Ok,will let you know,not 100 % sure,as i have not looked at that stuff in a while,but i thik that i do.


----------



## DocBrown (Dec 13, 2015)

Remember it has to have short black railings. some had regular railing I believe.


----------



## DocBrown (Dec 13, 2015)

It was made only in 1957, so it would have to be a 1957 set, or may be some left overs went into 1958 sets.


----------



## steam chaser (Feb 21, 2011)

Well ,I stand corrected , i looked through my flyer stuff and i do not have that number at all.What i do have is two 638s .Two many trains i reckon.lol.


----------



## Aflyer (Nov 10, 2010)

I can relate, I got the Christmas cars out for our club show, and found two duplicates, oops who is doing the shopping here. And a couple day's later I spent an hour trying to find a whistling billboard that I was sure I had. 

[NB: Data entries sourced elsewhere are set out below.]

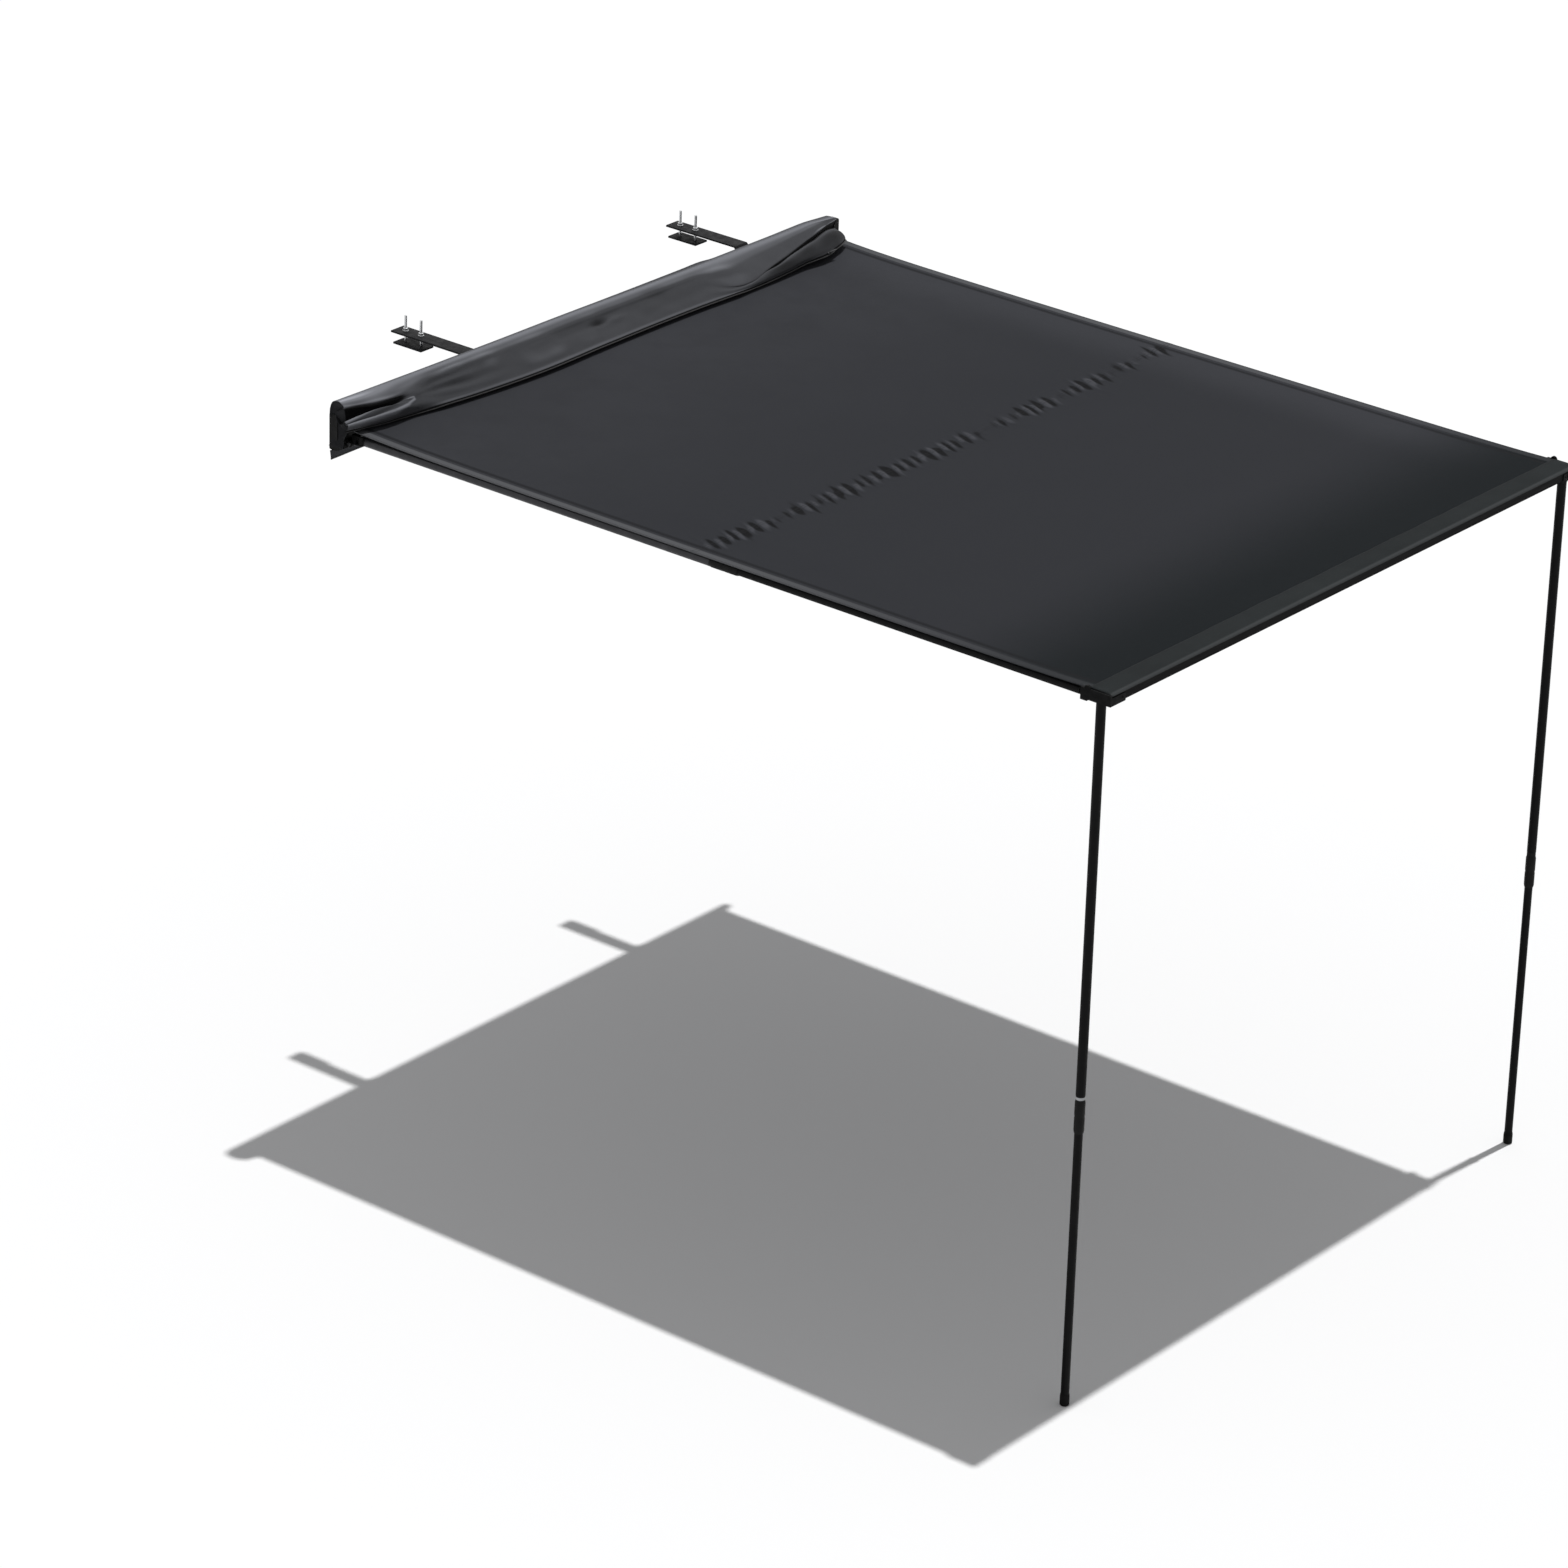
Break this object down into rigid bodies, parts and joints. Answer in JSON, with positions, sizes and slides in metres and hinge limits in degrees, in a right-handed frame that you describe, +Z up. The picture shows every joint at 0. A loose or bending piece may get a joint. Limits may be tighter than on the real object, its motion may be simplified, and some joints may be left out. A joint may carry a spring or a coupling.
{
  "type": "vehicle side awning",
  "caption": "Pull-out side awning for a vehicle's roof rack, open on telescopic legs, with a cloth canopy, sliding arms, a front beam and a soft cover thrown back over its rail.",
  "frame": {"origin": "middle of the rail's flat back face, where it faces the vehicle", "axes": "+X along the rail from its near end to its far end, -Y out from the vehicle along the arms, +Z up; the feet stand at z = -1.965 m"},
  "size_m": [2.0762, 2.7608, 2.078],
  "materials": {
    "rail_black": "black anodised, satin",
    "cast_black": "black powder coat, fine texture",
    "bracket_black": "black powder coat",
    "tube_black": "black coated, satin",
    "moulded_black": "moulded, matt",
    "steel": "zinc plated",
    "light_plastic": "moulded, light grey",
    "canopy_cloth": "coated woven cloth, charcoal",
    "cover_cloth": "coated heavy cloth, dark grey",
    "webbing": "woven webbing, black",
    "foot_rubber": "moulded, matt"
  },
  "bodies": {
    "rail_assembly": {"rail": "rail_black", "rail_end_cap_near": "moulded_black", "rail_end_cap_far": "moulded_black", "rack_bracket_near": "bracket_black", "rack_bracket_far": "bracket_black", "rack_clamp_plate_near": "bracket_black", "rack_clamp_plate_far": "bracket_black", "rail_bolt_near_1": "steel", "rail_bolt_near_2": "steel", "rail_bolt_far_1": "steel", "rail_bolt_far_2": "steel", "rack_bolt_near_1": "steel", "rack_bolt_near_2": "steel", "rack_bolt_far_1": "steel", "rack_bolt_far_2": "steel", "cover_top": "cover_cloth", "cover_bottom": "cover_cloth", "cover_end_near": "cover_cloth", "cover_end_far": "cover_cloth", "canopy_cord": "canopy_cloth", "arm_bracket_near": "cast_black", "arm_bracket_far": "cast_black", "tilt_pin_near": "steel", "tilt_pin_far": "steel", "storage_strap_near": "webbing", "storage_strap_far": "webbing"},
    "zip": {"zip_slider": "steel"},
    "awning_frame": {"canopy": "canopy_cloth", "swivel_block_near": "cast_black", "swivel_block_far": "cast_black", "swing_pin_near": "steel", "swing_pin_far": "steel"},
    "arm_near": {"arm_eye_near": "moulded_black", "arm_tube_near": "tube_black"},
    "arm_near_collar": {"arm_collar_near": "moulded_black"},
    "arm_near_inner": {"arm_inner_near": "tube_black", "arm_tip_near": "moulded_black"},
    "arm_far": {"arm_eye_far": "moulded_black", "arm_tube_far": "tube_black"},
    "arm_far_collar": {"arm_collar_far": "moulded_black"},
    "arm_far_inner": {"arm_inner_far": "tube_black", "arm_tip_far": "moulded_black"},
    "beam": {"front_beam": "rail_black", "corner_casting_near": "cast_black", "corner_casting_far": "cast_black", "leg_pivot_pin_near": "steel", "leg_pivot_pin_far": "steel", "canopy_front_wrap": "canopy_cloth"},
    "leg_near": {"leg_head_near": "moulded_black", "leg_tube_near": "tube_black", "leg_ring_near": "light_plastic"},
    "leg_near_collar": {"leg_collar_near": "moulded_black"},
    "leg_near_inner": {"leg_inner_near": "tube_black", "foot_near": "foot_rubber"},
    "leg_far": {"leg_head_far": "moulded_black", "leg_tube_far": "tube_black", "leg_ring_far": "light_plastic"},
    "leg_far_collar": {"leg_collar_far": "moulded_black"},
    "leg_far_inner": {"leg_inner_far": "tube_black", "foot_far": "foot_rubber"}
  },
  "joints": [
    {"name": "awning_tilt", "type": "hinge", "parent": "rail_assembly", "child": "awning_frame", "pos_m": [0, -0.042, -0.032], "axis": [-1, 0, 0], "range_deg": [0, 5]},
    {"name": "beam_level", "type": "hinge", "parent": "awning_frame", "child": "beam", "pos_m": [0, -2.4185, -0.032], "axis": [1, 0, 0], "range_deg": [0, 5]},
    {"name": "arm_near_swing", "type": "hinge", "parent": "awning_frame", "child": "arm_near", "pos_m": [-0.985, -0.075, -0.018], "axis": [0, 0, 1], "range_deg": [0, 90]},
    {"name": "arm_near_collar_twist", "type": "hinge", "parent": "arm_near", "child": "arm_near_collar", "pos_m": [-0.985, -1.295, -0.018], "axis": [0, -1, 0], "range_deg": [0, 90]},
    {"name": "arm_near_slide", "type": "slide", "parent": "arm_near", "child": "arm_near_inner", "axis": [0, 1, 0], "range_m": [0, 0.94]},
    {"name": "arm_far_swing", "type": "hinge", "parent": "awning_frame", "child": "arm_far", "pos_m": [0.985, -0.075, -0.046], "axis": [0, 0, -1], "range_deg": [0, 90]},
    {"name": "arm_far_collar_twist", "type": "hinge", "parent": "arm_far", "child": "arm_far_collar", "pos_m": [0.985, -1.295, -0.046], "axis": [0, -1, 0], "range_deg": [0, 90]},
    {"name": "arm_far_slide", "type": "slide", "parent": "arm_far", "child": "arm_far_inner", "axis": [0, 1, 0], "range_m": [0, 0.94]},
    {"name": "leg_near_fold", "type": "hinge", "parent": "beam", "child": "leg_near", "pos_m": [-0.97, -2.4495, -0.016], "axis": [0, -1, 0], "range_deg": [0, 90]},
    {"name": "leg_near_collar_twist", "type": "hinge", "parent": "leg_near", "child": "leg_near_collar", "pos_m": [-0.97, -2.4495, -1.15], "axis": [0, 0, -1], "range_deg": [0, 90]},
    {"name": "leg_near_slide", "type": "slide", "parent": "leg_near", "child": "leg_near_inner", "axis": [0, 0, 1], "range_m": [-0.2, 0.7]},
    {"name": "leg_far_fold", "type": "hinge", "parent": "beam", "child": "leg_far", "pos_m": [0.97, -2.4825, -0.016], "axis": [0, 1, 0], "range_deg": [0, 90]},
    {"name": "leg_far_collar_twist", "type": "hinge", "parent": "leg_far", "child": "leg_far_collar", "pos_m": [0.97, -2.4825, -1.15], "axis": [0, 0, -1], "range_deg": [0, 90]},
    {"name": "leg_far_slide", "type": "slide", "parent": "leg_far", "child": "leg_far_inner", "axis": [0, 0, 1], "range_m": [-0.2, 0.7]},
    {"name": "zip_slide", "type": "slide", "parent": "rail_assembly", "child": "zip", "axis": [-1, 0, 0], "range_m": [0, 1.68]}
  ],
  "couplings": [
    {"joint": "beam_level", "follows": "awning_tilt", "ratio": 1}
  ]
}
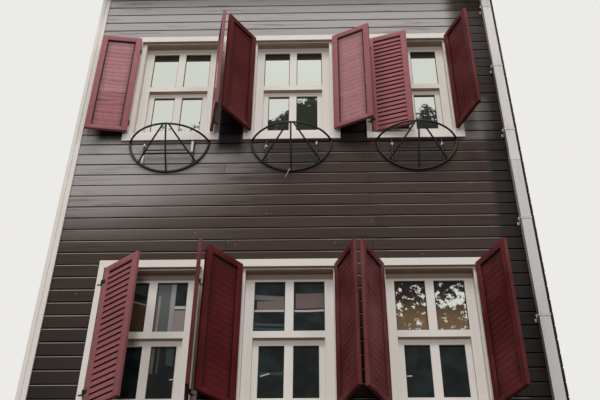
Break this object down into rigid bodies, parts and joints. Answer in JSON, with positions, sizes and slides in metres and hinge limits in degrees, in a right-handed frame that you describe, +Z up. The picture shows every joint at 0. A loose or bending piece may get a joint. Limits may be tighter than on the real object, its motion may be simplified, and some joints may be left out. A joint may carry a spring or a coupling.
{
  "type": "timber-clad row townhouse",
  "caption": "Narrow three-storey row townhouse clad in dark timber boards, with white windows, burgundy louvred shutters and iron flower baskets.",
  "frame": {"origin": "middle of the plan at ground level, on the base", "axes": "+Z up, the street front faces -Y, +X to the right seen from the street"},
  "size_m": [4.84, 8.9568, 13.2164],
  "materials": {
    "siding": "weathered dark stain on wide horizontal boards",
    "render": "plain cement render",
    "stone": "dressed stone",
    "floor_boards": "bare floor boards",
    "roof_tiles": "fired clay tiles",
    "white_paint": "satin white paint, slightly worn",
    "pipe_white": "white coated sheet metal",
    "window_glass": "clear glass before a dark room",
    "handle_white": "white handle",
    "door_wood": "dark varnish",
    "black_iron": "black paint on wrought iron",
    "burgundy_paint": "faded burgundy paint"
  },
  "bodies": {
    "house": {"front_wall_bands": "siding", "front_wall_piers": "siding", "back_wall_bands": "siding", "back_wall_piers": "siding", "left_wall": "render", "right_wall": "render", "plinth": "stone", "ground_floor": "floor_boards", "first_floor": "floor_boards", "second_floor": "floor_boards", "attic_floor": "floor_boards", "roof_front": "roof_tiles", "roof_back": "roof_tiles", "cornice_front": "white_paint", "cornice_back": "white_paint", "gutter": "pipe_white", "downpipe": "pipe_white", "pipe_straps": "pipe_white", "corner_board": "white_paint", "front_casings": "white_paint", "front_linings": "white_paint", "front_frames": "white_paint", "front_casements": "white_paint", "front_glass": "window_glass", "window_handles": "handle_white", "back_casings": "white_paint", "back_windows": "white_paint", "back_glass": "window_glass", "door_frame": "white_paint", "door_leaf": "door_wood", "shutter_pintles": "black_iron", "basket_left": "black_iron", "basket_middle": "black_iron", "basket_right": "black_iron"},
    "shutter_top_1": {"shutter_top_1": "burgundy_paint"},
    "shutter_top_2": {"shutter_top_2": "burgundy_paint"},
    "shutter_top_3": {"shutter_top_3": "burgundy_paint"},
    "shutter_top_4": {"shutter_top_4": "burgundy_paint"},
    "shutter_top_5": {"shutter_top_5": "burgundy_paint"},
    "shutter_top_6": {"shutter_top_6": "burgundy_paint"},
    "shutter_middle_1": {"shutter_middle_1": "burgundy_paint"},
    "shutter_middle_2": {"shutter_middle_2": "burgundy_paint"},
    "shutter_middle_3": {"shutter_middle_3": "burgundy_paint"},
    "shutter_middle_4": {"shutter_middle_4": "burgundy_paint"},
    "shutter_middle_5": {"shutter_middle_5": "burgundy_paint"},
    "shutter_middle_6": {"shutter_middle_6": "burgundy_paint"}
  },
  "joints": [
    {"name": "shutter_top_1_hinge", "type": "hinge", "parent": "house", "child": "shutter_top_1", "pos_m": [-1.83, -4.04, 9.187], "axis": [0, 0, 1], "range_deg": [-3, 172]},
    {"name": "shutter_top_2_hinge", "type": "hinge", "parent": "house", "child": "shutter_top_2", "pos_m": [-0.88, -4.04, 9.187], "axis": [0, 0, 1], "range_deg": [-103, 3]},
    {"name": "shutter_top_3_hinge", "type": "hinge", "parent": "house", "child": "shutter_top_3", "pos_m": [-0.505, -4.04, 9.187], "axis": [0, 0, 1], "range_deg": [-5, 126]},
    {"name": "shutter_top_4_hinge", "type": "hinge", "parent": "house", "child": "shutter_top_4", "pos_m": [0.445, -4.04, 9.187], "axis": [0, 0, 1], "range_deg": [-155, 17]},
    {"name": "shutter_top_5_hinge", "type": "hinge", "parent": "house", "child": "shutter_top_5", "pos_m": [0.843, -4.04, 9.187], "axis": [0, 0, 1], "range_deg": [-69, 17]},
    {"name": "shutter_top_6_hinge", "type": "hinge", "parent": "house", "child": "shutter_top_6", "pos_m": [1.793, -4.04, 9.187], "axis": [0, 0, 1], "range_deg": [-114, 58]},
    {"name": "shutter_middle_1_hinge", "type": "hinge", "parent": "house", "child": "shutter_middle_1", "pos_m": [-1.83, -4.04, 5.907], "axis": [0, 0, 1], "range_deg": [-137, 38]},
    {"name": "shutter_middle_2_hinge", "type": "hinge", "parent": "house", "child": "shutter_middle_2", "pos_m": [-0.88, -4.04, 5.907], "axis": [0, 0, 1], "range_deg": [-99, 4]},
    {"name": "shutter_middle_3_hinge", "type": "hinge", "parent": "house", "child": "shutter_middle_3", "pos_m": [-0.505, -4.04, 5.907], "axis": [0, 0, 1], "range_deg": [-5, 131]},
    {"name": "shutter_middle_4_hinge", "type": "hinge", "parent": "house", "child": "shutter_middle_4", "pos_m": [0.445, -4.04, 5.907], "axis": [0, 0, 1], "range_deg": [-112, 3]},
    {"name": "shutter_middle_5_hinge", "type": "hinge", "parent": "house", "child": "shutter_middle_5", "pos_m": [0.843, -4.04, 5.907], "axis": [0, 0, 1], "range_deg": [-4, 118]},
    {"name": "shutter_middle_6_hinge", "type": "hinge", "parent": "house", "child": "shutter_middle_6", "pos_m": [1.793, -4.04, 5.907], "axis": [0, 0, 1], "range_deg": [-117, 55]}
  ]
}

Now where did I put that excel spreadsheet inventory list I created, LOL

Aflyer


----------



## steam chaser (Feb 21, 2011)

Aflyer said:


> I can relate, I got the Christmas cars out for our club show, and found two duplicates, oops who is doing the shopping here. And a couple day's later I spent an hour trying to find a whistling billboard that I was sure I had.
> 
> Now where did I put that excel spreadsheet inventory list I created, LOL
> 
> Aflyer


Lol  glad to know it's not just me.


----------



## DocBrown (Dec 13, 2015)

*The other 930 hard to find caboose*

The 930 caboose was made from 1952 to 1957. Why in 1957 they tried out the riveted socket instead of the bottom screw out bulb (they used for many years) is interesting.
The other hard to find 930 is the early 1952 version, with the coupler riveted to the trucks. I'm still looking for this one.


----------